BRICs Hoarding Gold or Playing Catch-up?
Gold is the original money, and it has been the foundation of monetary systems since Ancient Rome. However, in the West, gold has been rapidly losing its importance as the world now runs on the dollar standard. Among the brick nations, (Brazil, Russia, India, and China) evidence suggests gold is making a comeback. For example, the Central Bank of Russia bought 1.4 million ounces of gold in October; this translates to an additional 48 tones to its total stockpile and represents 1.5 percent of all newly mined gold for the year.
Russia’s October gold buying spree is part of a larger trend that may have significant economic and geopolitical implications. However, this data must be analyzed in perspective to get a fuller understanding of what is actually going on.
The Geopolitics of Gold
Gold is the perfect monetary asset because of its scarcity, fungibility, and durability; that is why the metal has been used as money for most of human history. However, for all extents and purposes, the U.S dollar has replaced gold as the global reserve currency. Nations hold U.S dollars in reserve to back up their currencies.

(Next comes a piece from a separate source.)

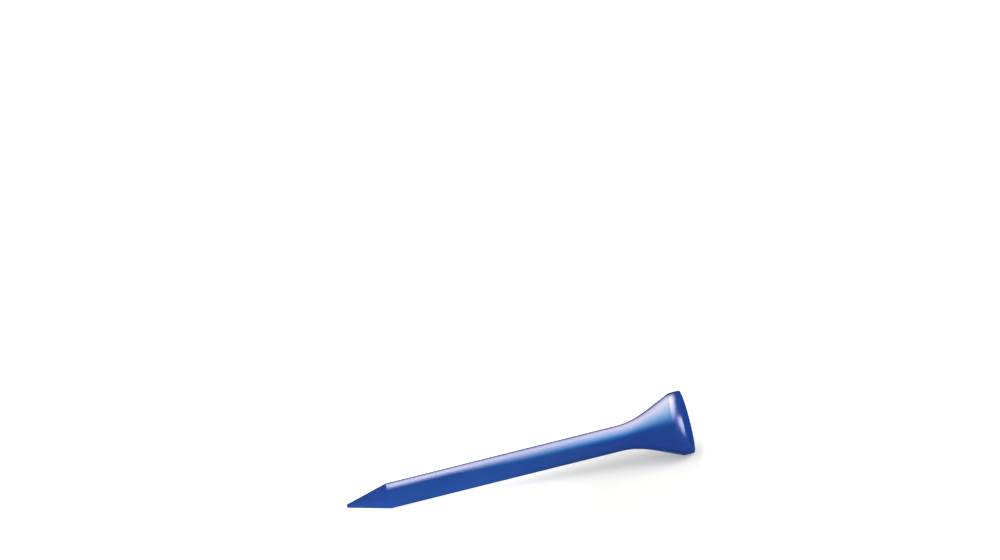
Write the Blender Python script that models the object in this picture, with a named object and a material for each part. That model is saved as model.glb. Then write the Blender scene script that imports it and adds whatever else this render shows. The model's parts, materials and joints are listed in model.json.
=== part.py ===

Before 1971, gold backed the dollar, and by extension the global monetary system. Now the dollar floats freely, backed by nothing but the word and power of the U.S government. For many, especially nations competing with the U.S for power and influence, this situation may be bothersome. In addition, global reserve currency status has never lasted forever.
The only form of money that has ever been able to keep its value for over two centuries is gold.
So, are Russia and China hording gold and taking control of the world’s real wealth by betting on a spectacular dollar collapse that will leave the rest of the world destitute? At first glance this would certainly seem to be the case; however, when looking more closely at the data, a different picture emerges.
The Dollar is Still backed by Gold
When we look at global gold reserves, China, India and Russia are below what would be expected - considering the vast amounts of the metal these nations buy every month.
China, the world’s second biggest economy, has only 1054.1 tons of gold, less than half the reserves of Italy, France and Germany. Italy, a country that has largely faded from geopolitical relevance, has double the gold reserves of Russia despite having a similar GDP. However, even the gold wealth of western Europe pales in comparison to the vast reserves of the United States. This one nation holds 8133.5 tones of gold – more than all the brick nations combined twice over.
This chart shows us a simple fact: even through the U.S dollar is not explicitly backed by gold it is still backed by gold implicitly. The rapid gold purchases from China, Russia, and India are simply an attempt to catch-up. These nations seek to amass gold reserves commensurate to their new-found power and geopolitical influence, but they are still small players in the global gold market.